The telescope features almost 2,500 actuators to ensure that each segment is positioned correctly with nanometric accuracy. The actuators are monitored by two systems: an optical interferometer, called Local Coherencer, and a network of some 9,000 sensors installed in the segments.

A critical instrument for the proper operation of the ELT, the Local Coherencer was awarded to IDOM, which led its development in collaboration with the CD6. Created by IDOM and the CD6, and approved by ESO in an international competitive call for proposals, the solution is based on an original optical concept that is a variant of the interferometer that the CD6 created for the Gran Telescopio Canarias 20 years ago. This non-contact metrology system offers a lightweight, compact and robust solution, enabling simultaneous measurements of position difference (piston) and two-axis tilt (tip and tilt) between a segment and its six immediate neighbours. It boasts an accuracy of under 300 nanometres within a range of ±250 microns and operates while mounted on the telescope’s segment manipulator at tilts of up to 15°. The system was delivered to ESO in Munich this May for validation, prior to its final installation at the ELT in Chile.

As CD6 director and UPC project coordinator Santiago Royo explains, “The system we built is based on a completely innovative concept, which allowed us to win an international bidding process alongside IDOM and secure an international patent. The instrument measures not only the height difference between two segments but also their relative tilts, all within a single device.”

For technical manager Noel Rodrigo, “participating in the Extremely Large Telescope with critical instrumentation is highly exciting for us as optical engineers. It is particularly rewarding to propose a completely original system and see it through every stage of implementation, including the detailed system design, component selection, instrument assembly, processing software development and confirming that all models and hypotheses meet the desired specifications.”
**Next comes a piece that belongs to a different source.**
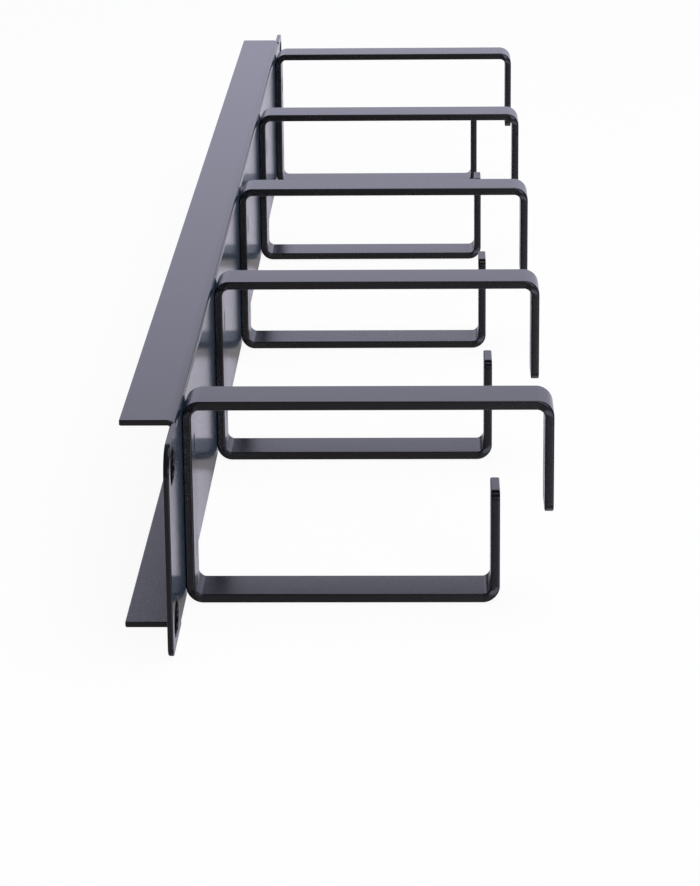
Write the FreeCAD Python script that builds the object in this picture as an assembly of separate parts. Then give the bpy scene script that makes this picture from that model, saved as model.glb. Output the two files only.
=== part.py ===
import FreeCAD
import Part

import math
import os

# Horizontal cable manager, one rack unit high, for a 19-inch rack.
#
# A folded steel panel carries five open rings of bent steel strip, spot welded to its face.
# Cables run along the panel inside the rings. They go in sideways, up through the gap between
# each ring's two lips, and the lips overlap so that they don't fall out again.
#
# Frame, in millimetres: X runs along the rack's width, -Y is the front, where the rings are, and
# +Z is up. The origin is the centre of the four rack slots, on the rear face of the ears, which
# is the plane that meets the rack's rails.

Vector = FreeCAD.Vector

# ---- driving dimensions ------------------------------------------------------------------------

# Rack standard
RACK_WIDTH = 482.6           # over both ears
SLOT_SPACING_X = 465.1       # between the two columns of rack holes
SLOT_SPACING_Z = 31.75       # between the outer holes of one rack unit

# Panel: one folded sheet, its flanges turned back from the face
PANEL_HEIGHT = 44.0
SHEET = 1.2                  # thickness
FLANGE_DEPTH = 11.5          # from the front of the face to a flange's rear edge
FOLD_RADIUS = 1.8            # outside of each fold
EAR_LENGTH = 19.7            # bare face past each end of the flanges
EAR_HEIGHT = 42.8
EAR_UPPER_CORNER = 6.0       # radius of the ears' upper outer corners
EAR_LOWER_CORNER = 2.0       # radius of their lower ones
SLOT_LENGTH = 10.5
SLOT_WIDTH = 6.8

# Rings: flat strip bent to an open hook, its lower arm shorter than its upper one
RING_COUNT = 5
RING_SPACING = 100.8
STRIP_WIDTH = 12.0
STRIP = 1.9                  # thickness
RING_HEIGHT = 43.4
UPPER_REACH = 76.0           # from the panel's face to the outside of the upper lip
LOWER_REACH = 65.0           # from the panel's face to the outside of the lower lip
LIP_LENGTH = 24.0            # each lip, its bend included
BEND_RADIUS = 3.5            # outside of each bend
LIP_CORNER = 2.0             # radius of the corners at both ends of the strip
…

According to Royo, “we didn’t just propose the system; we built it and commissioned it exactly as planned, in a highly positive collaboration between the UPC and a top-tier industrial partner with whom we are already exploring future project collaborations.”

The telescope structure keeps it stable under all conditions, including in high winds and during earthquakes. It consists of a horizontal azimuth structure supporting the telescope tube and a 50-metre-high vertical altitude structure housing two massive platforms for the five mirrors and other scientific instruments. The primary mirror rests at the bottom of this structure, while the secondary mirror hangs well above the top of the telescope tube. The remaining three mirrors are in the 10-metre central tower of the telescope tube, located at the centre of the main mirror’s support structure.

With different shapes, sizes and roles, the telescope’s five mirrors are designed to work together seamlessly. This pioneering optical design will allow it to reveal the Universe in unprecedented detail. The M1 primary mirror will contain thousands of highly sophisticated components to collect light from the night sky and reflect it onto the secondary mirror. With a diameter of some 4 metres, the convex M2 mirror is the largest secondary mirror ever employed on a telescope; it will hang above M1 and reflect light towards M3, which will then transmit it to an adaptive flat mirror (M4) above it. This fourth mirror will adjust its surface shape a thousand times per second to correct distortions caused by atmospheric turbulence before sending the light to M5, a tiltable flat mirror that will stabilise the image and direct it to the ELT instruments.

The largest eye ever built
The ELT is a groundbreaking visible and infrared light telescope that will become the world’s largest eye on the sky, paving the way for a new generation of ground-based optical telescopes. With its unique five-mirror design and cutting-edge technology to correct atmospheric distortion, the ELT will provide images 15 times sharper than those of the Hubble Space Telescope. It will enable deep exploration of the universe in great detail, leading to major breakthroughs in astrophysical knowledge.

Extremely large telescopes are considered worldwide a top priority in ground-based astronomy. The ELT construction project was approved by the European Southern Observatory (ESO) in 2012 and is set to revolutionise modern astronomy. One of the telescope’s goals is to detect and study Earth-like planets around other stars, and it could become the first telescope to find evidence of life outside our solar system. The ELT will also probe the furthest reaches of the cosmos, revealing the properties of the very earliest galaxies and the nature of the dark universe.

The telescope and its internal structure are protected from the extreme environment of the Atacama Desert by a giant dome 80 metres high and 88 metres in diameter—roughly the size of a football pitch. The upper part of the dome will rotate to allow the telescope to point in any direction through its large observing slit.

Once fully equipped with optics and scientific instruments, the telescope is estimated to weigh around 3,700 tonnes.

Collaboration between leading research centres
From the construction of the massive dome structure to the casting of the mirrors, the development of the ELT is the result of collaboration between several leading European companies and research centres, including IDOM and the UPC’s CD6.

As work on manufacturing and designing ELT components progresses steadily in Europe, the ELT is scheduled to conduct its first scientific observations in September 2027, roughly half a year after the telescope’s first technical light.